Nameless Narrative: Surprisingly for a culture that put such emphasis on names, ancient Egypt has a few such tales: "The Wax Crocodile" (from the Westcar Papyrus), the "Tale Of The Shipwrecked Sailor", and the "Tale Of The Doomed Prince".
Narrative Poem: The Mesopotamians had them.
Nature Hero: Enkidu in The Epic of Gilgamesh.
Nature Spirit: There are many, many gods of earth, sun, moon, stars, rivers, trees, fertility, animals, plants, disease, life, death, storms, wind, the sea, the sky, etc. in Mesopotamian Mythology and Egyptian Mythology.
Never Say "Die": The ancient Egyptians believed that to record something in writing made it more real. Scribes usually did not speak of death, only of euphemisms such as passing west (towards the setting sun and The Underworld) or joining the sun god's barque in the sky. Set was never said to have killed or murdered his brother Osiris; instead he knocked him down.

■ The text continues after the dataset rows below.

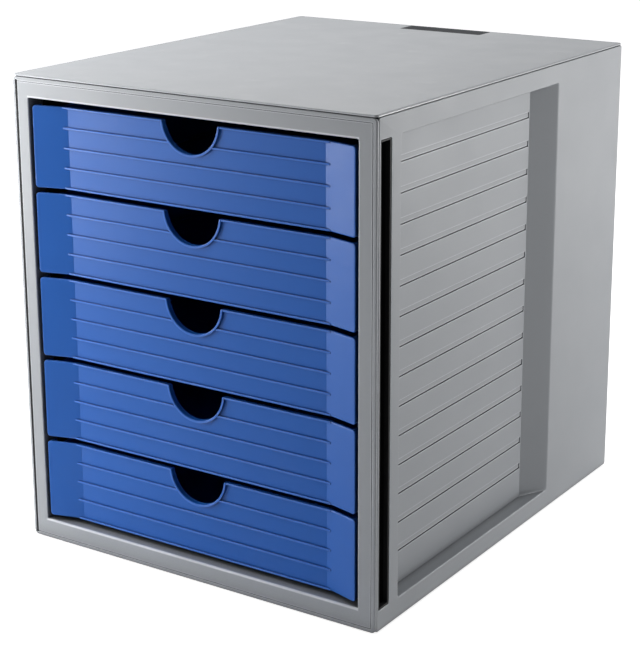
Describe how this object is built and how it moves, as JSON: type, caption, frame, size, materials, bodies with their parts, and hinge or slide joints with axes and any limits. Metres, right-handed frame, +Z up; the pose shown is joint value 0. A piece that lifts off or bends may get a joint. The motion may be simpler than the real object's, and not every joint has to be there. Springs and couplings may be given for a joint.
{
  "type": "desktop file drawer",
  "caption": "Desktop drawer cabinet: a grey open-fronted housing on rubber feet with a stack of blue file trays that slide out by half-round finger notches.",
  "frame": {"origin": "middle of the cabinet's base, on the plane that its feet stand on", "axes": "+X to the right seen from the front, +Y to the back, +Z up; the drawers face and open to -Y"},
  "size_m": [0.275, 0.33, 0.32],
  "materials": {
    "housing_plastic": "fine satin grey moulding",
    "drawer_plastic": "satin blue moulding",
    "runner_plastic": "black, lightly grained",
    "plate_plastic": "smooth dark grey, left bare",
    "foot_rubber": "dull black",
    "screw_steel": "zinc plated"
  },
  "bodies": {
    "housing": {"front_frame": "housing_plastic", "top_cover": "housing_plastic", "base_panel": "housing_plastic", "back_panel": "housing_plastic", "left_side_panel": "housing_plastic", "right_side_panel": "housing_plastic", "left_runner_wall": "runner_plastic", "right_runner_wall": "runner_plastic", "cover_plate": "plate_plastic", "rubber_foot_1": "foot_rubber", "rubber_foot_2": "foot_rubber", "rubber_foot_3": "foot_rubber", "rubber_foot_4": "foot_rubber", "back_screw_1": "screw_steel", "back_screw_2": "screw_steel", "back_screw_3": "screw_steel", "back_screw_4": "screw_steel", "back_screw_5": "screw_steel", "back_screw_6": "screw_steel"},
    "drawer_body_1": {"drawer_1": "drawer_plastic"},
    "drawer_body_2": {"drawer_2": "drawer_plastic"},
    "drawer_body_3": {"drawer_3": "drawer_plastic"},
    "drawer_body_4": {"drawer_4": "drawer_plastic"},
    "drawer_body_5": {"drawer_5": "drawer_plastic"}
  },
  "joints": [
    {"name": "drawer_1_slide", "type": "slide", "parent": "housing", "child": "drawer_body_1", "axis": [0, -1, 0], "range_m": [0, 0.225]},
    {"name": "drawer_2_slide", "type": "slide", "parent": "housing", "child": "drawer_body_2", "axis": [0, -1, 0], "range_m": [0, 0.225]},
    {"name": "drawer_3_slide", "type": "slide", "parent": "housing", "child": "drawer_body_3", "axis": [0, -1, 0], "range_m": [0, 0.225]},
    {"name": "drawer_4_slide", "type": "slide", "parent": "housing", "child": "drawer_body_4", "axis": [0, -1, 0], "range_m": [0, 0.225]},
    {"name": "drawer_5_slide", "type": "slide", "parent": "housing", "child": "drawer_body_5", "axis": [0, -1, 0], "range_m": [0, 0.225]}
  ]
}
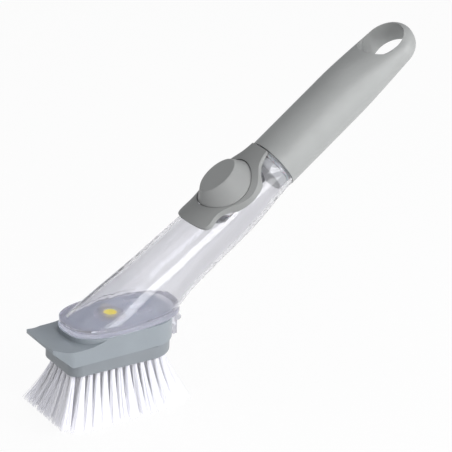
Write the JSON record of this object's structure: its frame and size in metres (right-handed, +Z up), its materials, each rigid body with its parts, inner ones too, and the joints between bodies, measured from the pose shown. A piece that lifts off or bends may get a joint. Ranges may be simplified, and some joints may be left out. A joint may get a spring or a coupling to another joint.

Never Smile at a Crocodile: Sobek the crocodile-headed Egyptian god was not entirely bad, but was unpredictable, representing the power the Nile itself held over Egyptians' lives. Another example comes from a folktale where a prince is prophesied to die by "a snake, a crocodile or a dog". Despite efforts to avoid all of those things, he still dies.
Nice Hat: Royal and divine crowns, especially in Egyptian iconography where they can be exceptionally complicated.